Of course it doesn't "protect society from the misuse" of a machine, a machine can't be good or evil, only the one using it can be defined that way. Isn't that what I always hear about how "guns don't kill people, people do"?

"It not only fails to supply the spiritual element needed but some of its unproven hypotheses rob the ship of its compass and thus endanger its cargo"

What "spiritual element" needed? Science is not trying to supplant spiritualism, it simply doesn't care about it because the idea of spirits is directly contradictory to how science explores the world.

Science uses the scientific method to explore and discover which "is an empirical method of acquiring knowledge that has characterized the development of science since at least the 17th century. It involves careful observation, applying rigorous skepticism about what is observed, given that cognitive assumptions can distort how one interprets the observation. It involves formulating hypotheses, via induction, based on such observations; experimental and measurement-based testing of deductions drawn from the hypotheses; and refinement (or elimination) of the hypotheses based on the experimental findings. These are principles of the scientific method, as distinguished from a definitive series of steps applicable to all scientific enterprises."

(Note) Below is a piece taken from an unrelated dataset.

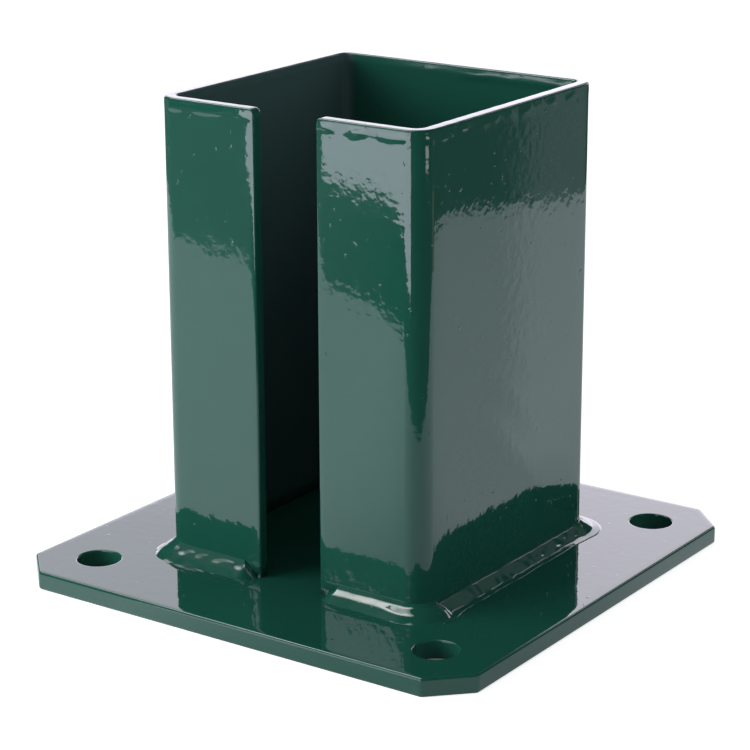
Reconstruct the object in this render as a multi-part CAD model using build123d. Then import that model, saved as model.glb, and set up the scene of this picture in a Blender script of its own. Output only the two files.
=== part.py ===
from build123d import *
import os

# A welded steel base for a square timber post. A flat plate is bolted down to concrete, and on it
# stands a socket folded from one strip of sheet. The two edges of the strip stay apart, which
# leaves a slot up the front wall. Fillet welds run round the outside of the socket's foot.
# Lengths are in millimetres. The origin is at the middle of the plate's underside, +Z is up,
# and the slot faces -Y.

# Timber post that slides down into the socket
post_width = 90.0
post_clearance = 0.5

# Socket, folded from one strip
wall = 4.0
bend_inner_radius = 3.0
socket_height = 150.0
slot_width = 23.0
socket_edge_radius = 0.6

# Base plate
plate_width = 170.0
plate_depth = 170.0
plate_thickness = 6.0
plate_corner_cut = 12.0
plate_edge_radius = 0.6
bolt_hole_diameter = 14.0
bolt_hole_chamfer = 0.4
bolt_edge_distance = 20.0

# Fillet welds: how far each reaches out over the plate, how high it climbs the wall, and how far
# its face stands out from the straight line between its two toes
weld_reach = 6.0
lip_weld_rise = 4.0
lip_weld_bulge = 0.5
side_weld_rise = 2.5
side_weld_bulge = 0.0

# Sizes that follow
socket_inside = post_width + 2 * post_clearance
socket_outside = socket_inside + 2 * wall
socket_half = socket_outside / 2
bend_outer_radius = bend_inner_radius + wall
flat_half = socket_half - bend_outer_radius
bolt_spacing_x = plate_width - 2 * bolt_edge_distance
bolt_spacing_y = plate_depth - 2 * bolt_edge_distance

FROM_BELOW = (Align.CENTER, Align.CENTER, Align.MIN)


def base_plate():
    """Flat plate with its four corners cut off at 45 degrees and a bolt hole near each."""
    blank = Rectangle(plate_width, plate_depth)
    plate = extrude(chamfer(blank.vertices(), plate_corner_cut), plate_thickness)
    levels = plate.edges().group_by(Axis.Z)
    plate = fillet(levels[0] + levels[-1], plate_edge_radius)
    bolt_hole = Cylinder(bolt_hole_diameter / 2, plate_thickness, align=FROM_BELOW)
    plate -= [place * bolt_hole for place in GridLocations(bolt_spacing_x, bolt_spacing_y, 2, 2)]
    rims = plate.edges().filter_by(GeomType.CIRCLE)
    rims = rims.filter_by(lambda edge: abs(edge.radius - bolt_hole_diameter / 2) < 0.001)
    return chamfer(rims, bolt_hole_chamfer)


def post_socket():
    """Square sleeve with bent corners, open at the top, with a slot all the way up its front."""
    outside = RectangleRounded(socket_outside, socket_outside, bend_outer_radius)
    inside = RectangleRounded(socket_inside, socket_inside, bend_inner_radius)
    slot = Pos(0, -socket_half) * Rectangle(slot_width, 3 * wall)
    sleeve = Pos(0, 0, plate_thickness) * extrude(outside - inside - slot, socket_height)
    lip_edges = sleeve.edges().filter_by(Axis.Z)
    lip_edges = lip_edges.filter_by(lambda edge: abs(edge.center().X) < slot_width / 2 + wall / 2)
    sleeve = fillet(lip_edges, socket_edge_radius)
    return fillet(sleeve.edges().group_by(Axis.Z)[-1], socket_edge_radius)


def bead_section(rise, bulge, along):
    """Section of a bead against the front wall, at a place along it: a triangle, rounded out."""
    toe = Vector(-weld_reach, 0)
    top = Vector(0, rise)
    outwards = (top - toe).normalized().rotate(Axis.Z, 90)
    middle = (toe + top) / 2 + outwards * bulge
    weld_face = ThreePointArc(toe, middle, top) if bulge else Line(toe, top)
    outline = Line((0, 0), toe) + weld_face + Line(top, (0, 0))
    foot = Plane((along, -socket_half, plate_thickness), x_dir=(0, 1, 0), z_dir=(1, 0, 0))
    return foot * make_face(outline)


def straight_bead(rise, bulge, start, end):
    """Bead along the front wall from one place to another."""
    return extrude(bead_section(rise, bulge, start), end - start)


def corner_bead(rise, bulge):
    """Bead round the bend between the front wall and the right wall."""
    bend_axis = Axis((flat_half, -flat_half, 0), (0, 0, 1))
    return revolve(bead_section(rise, bulge, flat_half), bend_axis, 90)


def bead_end(rise, bulge, along, turn):
    """Rounded end of a bead against the front wall: +90 ends it to the right, -90 to the left."""
    end_axis = Axis((along, -socket_half, 0), (0, 0, 1))
    return revolve(bead_section(rise, bulge, along), end_axis, turn)


def weld_beads():
    """The five beads. Those on the lips and sides each turn a corner and end on the next wall."""
    next_wall = Rot(0, 0, 90)
    lip_size = (lip_weld_rise, lip_weld_bulge)
    side_size = (side_weld_rise, side_weld_bulge)
    lip_start = slot_width / 2 + weld_reach
    front_right = straight_bead(*lip_size, lip_start, flat_half) + corner_bead(*lip_size)
    front_right += bead_end(*lip_size, lip_start, -90)
    front_right += next_wall * bead_end(*lip_size, -flat_half, 90)
    front_left = mirror(front_right, about=Plane.YZ)
    side = straight_bead(*side_size, -flat_half, flat_half)
    turned_side = side + corner_bead(*side_size)
    turned_side += next_wall * bead_end(*side_size, -flat_half, 90)
    right = next_wall * turned_side - front_right
    left = mirror(right, about=Plane.YZ)
    back = Rot(0, 0, 180) * side - right - left
    return {
        "weld_front_left": front_left,
        "weld_front_right": front_right,
        "weld_right": right,
        "weld_left": left,
        "weld_back": back,
    }


os.makedirs("parts", exist_ok=True)
nodes = {"base_plate": base_plate(), "post_socket": post_socket(), **weld_beads()}
for name, shape in nodes.items():
    export_step(shape, f"parts/{name}.step")
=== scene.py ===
# %% [markdown]
# # A green post base, piece by piece
# The object is a bolt-down base for a square timber post. A flat steel plate carries a socket folded
# from one strip of sheet, five weld beads run round the socket's foot, and everything wears the same
# glossy green powder coat. The model's solids come from CAD, and they say where every surface is.
# This script replaces each of them with a finer surface of the same size, because a gloss coat
# shows things in its reflections that plain solids don't have: soft edges, thick rims, lumpy welds.

# %% Load the frame
import bmesh
import bpy
import numpy as np
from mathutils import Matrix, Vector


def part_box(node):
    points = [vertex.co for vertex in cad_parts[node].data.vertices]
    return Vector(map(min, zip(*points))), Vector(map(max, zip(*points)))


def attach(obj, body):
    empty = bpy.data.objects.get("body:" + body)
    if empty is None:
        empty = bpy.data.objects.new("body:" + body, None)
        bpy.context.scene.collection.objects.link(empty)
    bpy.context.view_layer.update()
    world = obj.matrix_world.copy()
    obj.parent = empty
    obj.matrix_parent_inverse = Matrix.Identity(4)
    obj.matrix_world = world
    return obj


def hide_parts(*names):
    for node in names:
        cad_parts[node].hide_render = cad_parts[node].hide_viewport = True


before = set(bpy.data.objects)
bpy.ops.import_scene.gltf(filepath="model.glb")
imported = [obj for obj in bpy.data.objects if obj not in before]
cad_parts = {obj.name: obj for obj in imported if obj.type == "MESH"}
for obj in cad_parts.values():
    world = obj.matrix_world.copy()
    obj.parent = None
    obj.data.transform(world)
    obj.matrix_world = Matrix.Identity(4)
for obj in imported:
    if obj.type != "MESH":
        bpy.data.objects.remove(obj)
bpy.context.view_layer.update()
MM = 0.001
print("solids:", sorted(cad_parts))

# %% [markdown]
# The sizes are read from the solids where they show them, so the surfaces can't drift away from the
# model. Only what a box doesn't tell is written here: the sheet's thickness and bend, the cropped
# corners, the holes and how far the edges are rounded. The lip's weld starts at the slot's edge, so
# its box gives the slot's width.

# %% Sizes of the pieces
plate_low, plate_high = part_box("base_plate")
socket_low, socket_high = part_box("post_socket")
plate_half = plate_high.x
plate_top = plate_high.z
socket_half = socket_high.x
rim_height = socket_high.z
slot_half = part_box("weld_front_right")[0].x
wall = 4.0 * MM
bend_outer_radius = 7.0 * MM
flat_half = socket_half - bend_outer_radius
cut_radius = 0.7 * MM
rim_radius = 0.7 * MM
corner_cut = 12.0 * MM
bolt_edge_distance = 20.0 * MM
bolt_place = plate_half - bolt_edge_distance
bolt_hole_radius = 7.0 * MM
print("plate", round(2 * plate_half / MM, 1), "socket", round(2 * socket_half / MM, 1),
      "slot", round(2 * slot_half / MM, 1))

# %% [markdown]
# The camera stands where the photographer's did: a little above the rim, to the right of the slot.
# It is placed by the point it looks at, its distance and three angles, which is easier to reason
# about than a location and a rotation. The frame is shifted slightly, as in the photograph.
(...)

So science is in no way trying to figure out what is "good" or "bad", it's not trying to define evil or figure out how we are supposed to treat each other. It does however give us deep insight into what we are and what our impact is as a living organism and what physical or environmental threats we may encounter being a bipedal carbon water bag and attempts to develop better more efficient ways for human survival. Good and bad are subjective and you get differing interpretations around the globe, while science should always be objective, where anyone, anywhere, can repeat the experiment and get the same exact results.

The reality is, science never tries to replace God, it never tries to be God, it doesn't in any way disprove any God or gods. It's simply following facts to their logical conclusion using repeated testing and observation. Many faiths, on the other hand, do try and replace science, they do try to claim their God is science or doesn't have to abide by the laws of physics, and that their faith, when it comes into conflict with science, should always be proclaimed the winner. Why? Because of faith you see. If you really want to believe your faith supersedes science, then it does, for you at least. "Poof!", that easy, no testing and experimentation necessary. Heck, you can even believe we live on a flat planet under some kind of dome if you want, all it takes is a rejection of facts, science and everything we know about physics.

 
 
 
Vic Eldred
Professor Principal
7.1  author  Vic Eldred  replied to  Dismayed Patriot @7    6 years ago

That's about the most valid argument I ever heard you make.  My only serious disagreement is the "so what." I'm with freefaller on that one!

 
 
 
pat wilson
Professor Participates
8  pat wilson    6 years ago

The title of the seeder's article is incorrect. It should be :

The Scopes Trial and Inherit the Wind; a Comparison

From the seeder's link:

Using the wrong title is a violation of the NT ToS.

 
 
 
Vic Eldred
Professor Principal
8.1  author  Vic Eldred  replied to  pat wilson @8    6 years ago
Using the wrong title is a violation of the NT ToS.

Wrong!  "The Scopes Trial and Inherit the Wind; a Comparison"  was used as a resource in the article, but the article was mine. It gets my title.